* **Required task**:
Extract and list every line that contains the word "frame".

:: Material

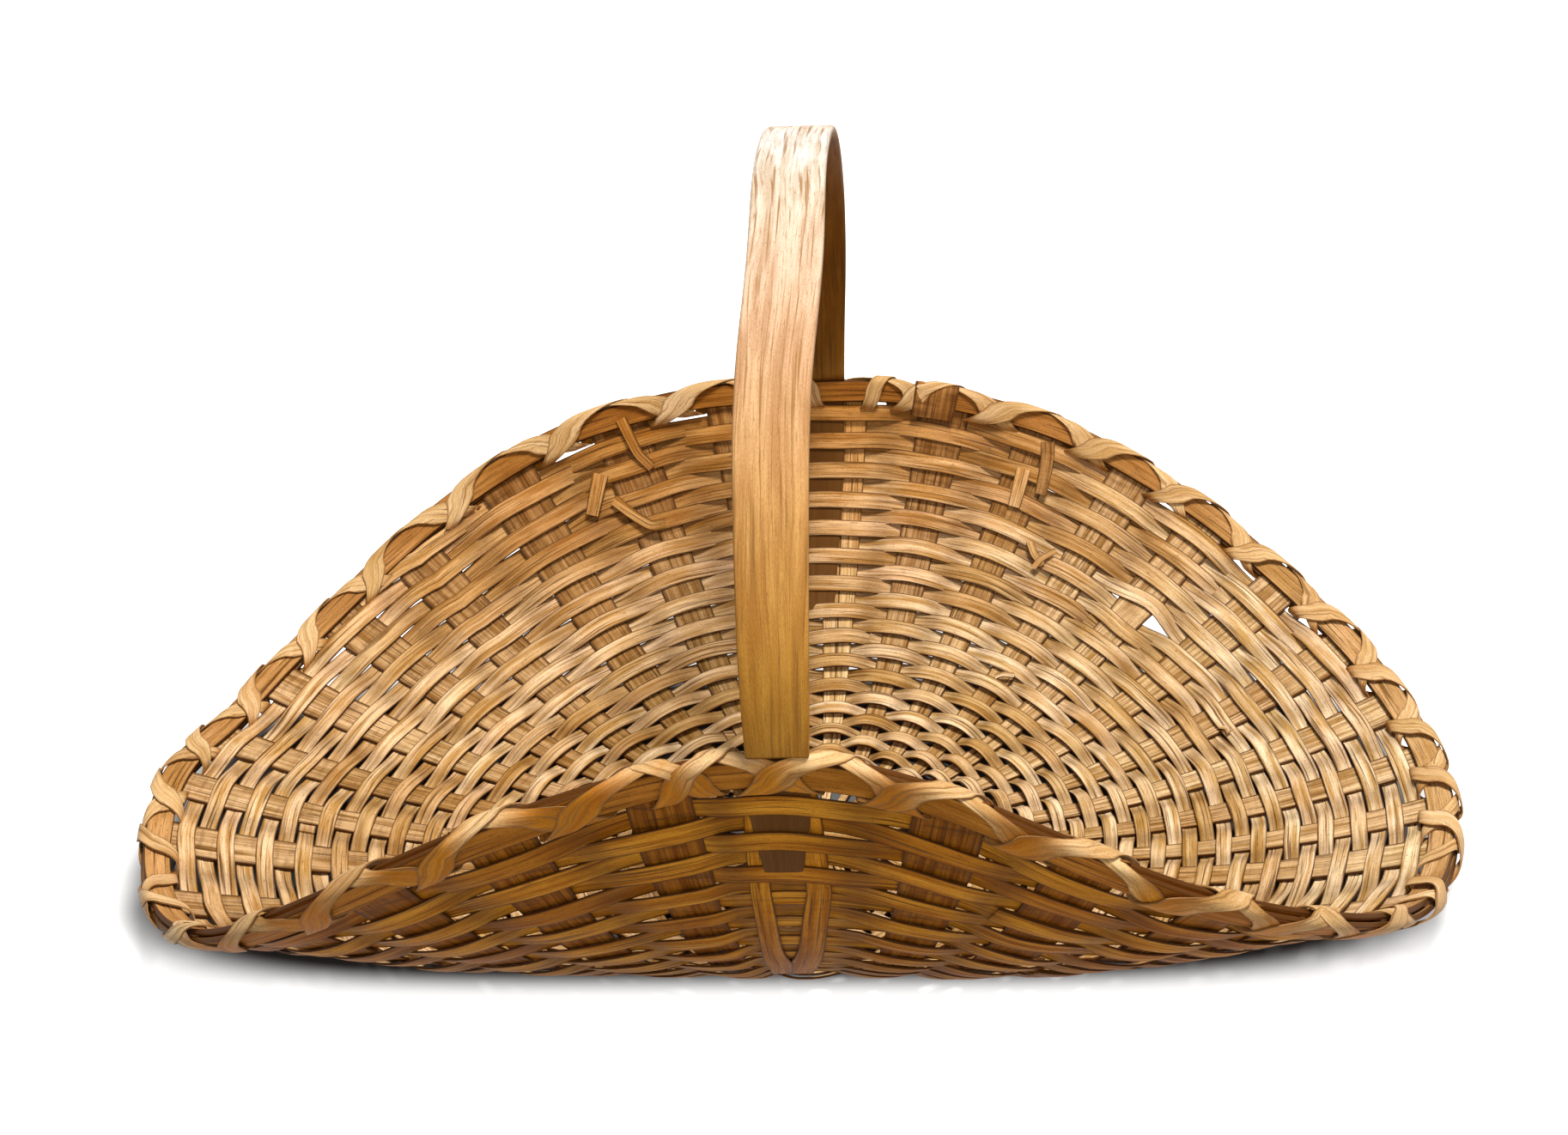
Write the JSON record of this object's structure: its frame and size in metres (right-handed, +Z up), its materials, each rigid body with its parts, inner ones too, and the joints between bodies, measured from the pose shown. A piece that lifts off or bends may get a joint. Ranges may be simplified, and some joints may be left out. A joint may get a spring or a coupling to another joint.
{
  "type": "flower gathering basket",
  "caption": "Shallow woven splint basket for cut flowers, raised at front and back, low and open at the ends, with lashed rim hoops and a fixed hoop handle.",
  "frame": {"origin": "middle of the basket's bounding box, on the surface that it stands on", "axes": "+X along the length, towards the right end as pictured; +Y towards the far wall; +Z up"},
  "size_m": [0.6304, 0.511, 0.3553],
  "materials": {
    "spoke_oak": "aged, dry, satin",
    "weaver_oak": "aged, dry, satin",
    "rim_oak": "aged, dry, satin",
    "lashing_oak": "aged, dry, satin",
    "handle_oak": "worn smooth, satin"
  },
  "bodies": {
    "root": {"splint_01": "spoke_oak", "splint_02": "spoke_oak", "splint_03": "spoke_oak", "splint_04": "spoke_oak", "splint_05": "spoke_oak", "splint_06": "spoke_oak", "splint_07": "spoke_oak", "splint_08": "spoke_oak", "splint_09": "spoke_oak", "splint_10": "spoke_oak", "splint_11": "spoke_oak", "splint_12": "spoke_oak", "splint_13": "spoke_oak", "splint_14": "spoke_oak", "splint_15": "spoke_oak", "forked_splint": "spoke_oak", "odd_splint": "spoke_oak", "weaver_01": "weaver_oak", "weaver_02": "weaver_oak", "weaver_03": "weaver_oak", "weaver_04": "weaver_oak", "weaver_05": "weaver_oak", "weaver_06": "weaver_oak", "weaver_07": "weaver_oak", "weaver_08": "weaver_oak", "weaver_09": "weaver_oak", "weaver_10": "weaver_oak", "weaver_11": "weaver_oak", "weaver_12": "weaver_oak", "weaver_13": "weaver_oak", "rim_hoop_inner": "rim_oak", "rim_hoop_outer": "rim_oak", "lashing_first": "lashing_oak", "lashing_second": "lashing_oak", "handle_hoop": "handle_oak"}
  },
  "joints": []
}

::::

* **Correct answer**:
Write the JSON record of this object's structure: its frame and size in metres (right-handed, +Z up), its materials, each rigid body with its parts, inner ones too, and the joints between bodies, measured from the pose shown. A piece that lifts off or bends may get a joint. Ranges may be simplified, and some joints may be left out. A joint may get a spring or a coupling to another joint.
  "frame": {"origin": "middle of the basket's bounding box, on the surface that it stands on", "axes": "+X along the length, towards the right end as pictured; +Y towards the far wall; +Z up"},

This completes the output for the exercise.